And here is an even stranger statement. Speaking of the mechanism for maintaining “the world order” after the Second World War, the President said the following:

Let me stress that the solidity of the system created back then rested not only on the balance of power and the rights of the victor countries, but on the fact that this system’s ‘founding fathers’ had respect for each other, did not try to put the squeeze on others, but attempted to reach agreements.

In the President’s opinion, “respect for each other” was one of the pillars holding up “the world order” after the Second World War, i.e. during the Cold War period which saw numerous military conflicts - in Korea, in Vietnam, smaller armed clashes in Africa [2]. It was during this period that the Caribbean crisis took place, when the world was on the brink of a nuclear catastrophe. “Attempts to reach agreements” resulted in the defeat of the USSR whose economy failed under pressure from the West, led by the USA. And Mr. Putin calls that period’s “world order” a “solid system”? This “philosophy” is clearly at odds with reality.


Putin says, as if sarcastically, that the United States declared itself the winner in the Cold War. Well, isn’t the USA the winner in that war? Did perhaps the Soviet Union win that war? If it did win, where is it now?

This kind of “logic” inevitably leads to judgments like the following assertion by the President:

Instead of establishing a new balance of power, essential for maintaining order and stability, they took steps that threw the system into sharp and deep imbalance (emphasis mine. – A.B.).

This begs the question: whatever for would the Americans need a new balance of powers if their victory made them the sole superpower? The implication is that Washington should have deliberately reduced its economic and military potential in order to make it equal to someone else’s. Whose? Putin didn’t say with whom “a new balance of power” should have been established. Let’s assume that it’s Russia. But even if Washington desired to establish a new balance of power with Russia, how could it possibly have done it when Russia’s economic potential declined nearly by half after the Cold War - and it is on this potential’s foundation that all other components of the “balance of power” are grown?

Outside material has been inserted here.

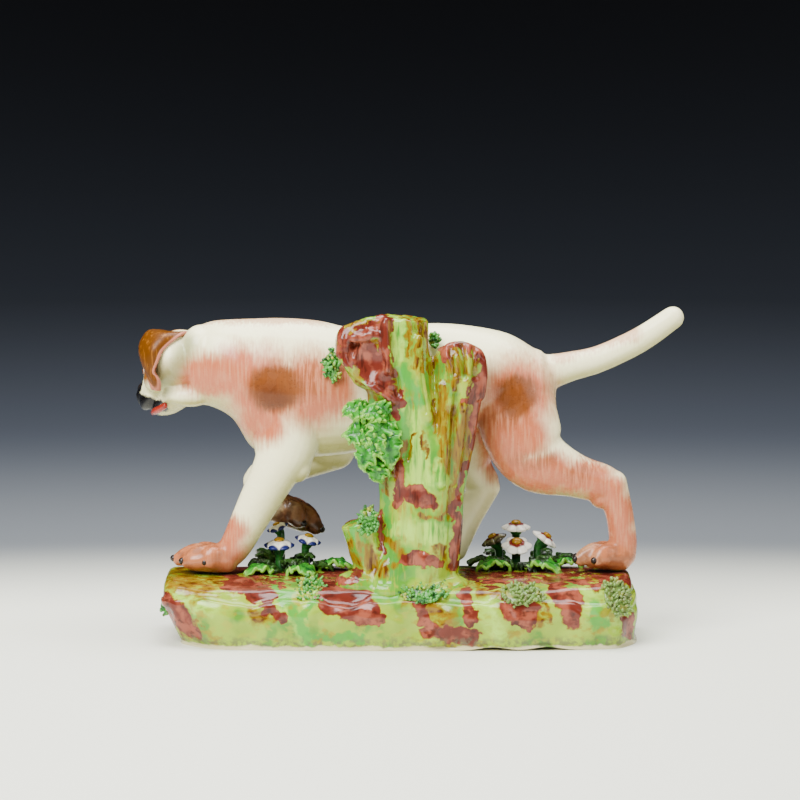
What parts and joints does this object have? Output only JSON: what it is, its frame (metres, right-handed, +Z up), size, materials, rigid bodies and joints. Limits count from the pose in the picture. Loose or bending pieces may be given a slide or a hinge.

This is one side of the question; there is also a deeper side. Balance is equilibrium. Any equilibrium is absence of motion. According to the law of entropy growth, any equilibrium is maximum entropy, i.e. equilibrium is death. In the maximum entropy zone a system lacks the ability to perform work, that is, transfer useful energy from one place to another – in other words, to generate order. This is why a balance of power cannot exist for a long time (in reality it never did exist); it is a momentary state which becomes violated immediately. However, this is also precisely why the system develops. To sing praises of the balance of power means to be ignorant of the basics of international relations science.

Putin kept stressing that a “balance of interests” is necessary. Gorbachev in his time also spoke of such a balance, within the framework of the so-called “new political thinking.” He didn’t understand that a “balance of interests” between blocks belonging to different socio-economic formations is not possible in principle. It is likewise impossible within a formation due to the different geostrategic and geo-economic interests, if only because the interests of great powers cannot coincide with the interests of small and medium countries; the American theorist Kenneth Waltz wrote of this convincingly in his time. These are illusions along the lines of the cartoon cat’s appeal “Let’s live in peace, kids!” Even within the framework of alliances, countries’ interests can never fully coincide due to a multitude of reasons, primarily due to the states’ different might. The law of capitalism’s uneven development makes “balance of interests” an illusion; hence the constant contradictions which lead either to military conflicts/wars or to unending trade wars.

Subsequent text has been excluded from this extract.